- Task details -
Reproduce the material that follows, please, but only from its first line to the line containing "bpy.context.view_layer.objects.active = piece", inclusive.
++++++++++
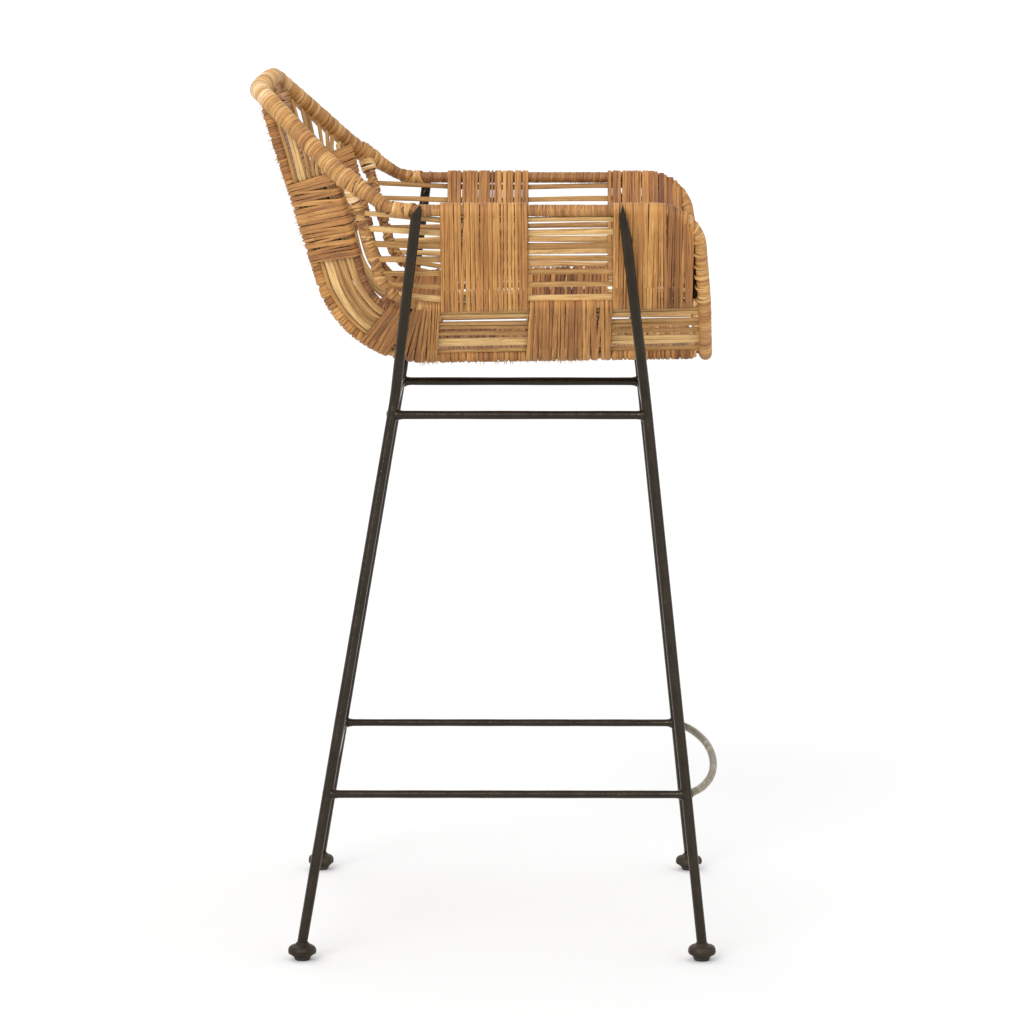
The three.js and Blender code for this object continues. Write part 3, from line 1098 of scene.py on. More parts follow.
class Bench:
    """Modelling by hand with Blender's own operators, on one piece at a time."""

    @staticmethod
    def pick(piece: bpy.types.Object) -> None:
        """Select one piece and nothing else.

        Args:
            piece: The piece.
        """
        if bpy.context.object and bpy.context.object.mode != "OBJECT":
            bpy.ops.object.mode_set(mode="OBJECT")
        bpy.ops.object.select_all(action="DESELECT")
        piece.select_set(True)
        bpy.context.view_layer.objects.active = piece

    @staticmethod
    def draw_rod(
        name: str, line: Sequence[Vector], radii: Sequence[float], sides: int = 20
    ) -> bpy.types.Object:
        """Draw a round rod out along a line: a disc is extruded, turned and resized at each point.

        Args:
            name: The rod's name.
            line: The centre line's points.
            radii: The radius at each point.
            sides: The number of sides.

        Returns:
            The closed rod.
        """
        heading = (line[1] - line[0]).normalized()
        bpy.ops.object.select_all(action="DESELECT")
        bpy.ops.mesh.primitive_circle_add(
            vertices=sides,
            radius=radii[0],
            fill_type="NGON",
            location=line[0],
            rotation=heading.to_track_quat("Z", "Y").to_euler(),
        )
        rod = bpy.context.object
        rod.name = rod.data.name = name
        bpy.ops.object.transform_apply(location=True, rotation=True, scale=True)
        bpy.ops.object.mode_set(mode="EDIT")
        bpy.ops.mesh.select_all(action="SELECT")
        for i in range(1, len(line)):
            step = line[i] - line[i - 1]
            bpy.ops.mesh.extrude_region_move(TRANSFORM_OT_translate={"value": step})
            onward = step.normalized()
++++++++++
- Final result -
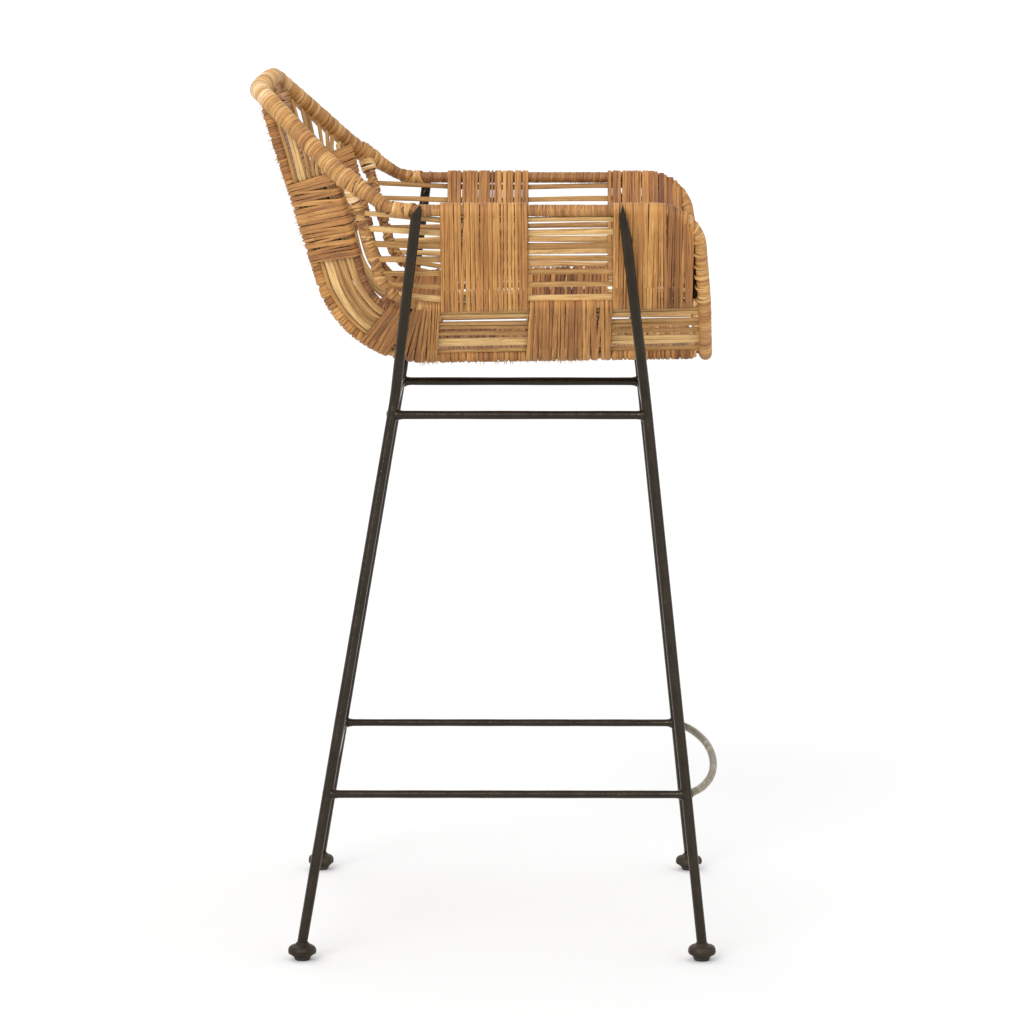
The three.js and Blender code for this object continues. Write part 3, from line 1098 of scene.py on. More parts follow.
class Bench:
    """Modelling by hand with Blender's own operators, on one piece at a time."""

    @staticmethod
    def pick(piece: bpy.types.Object) -> None:
        """Select one piece and nothing else.

        Args:
            piece: The piece.
        """
        if bpy.context.object and bpy.context.object.mode != "OBJECT":
            bpy.ops.object.mode_set(mode="OBJECT")
        bpy.ops.object.select_all(action="DESELECT")
        piece.select_set(True)
        bpy.context.view_layer.objects.active = piece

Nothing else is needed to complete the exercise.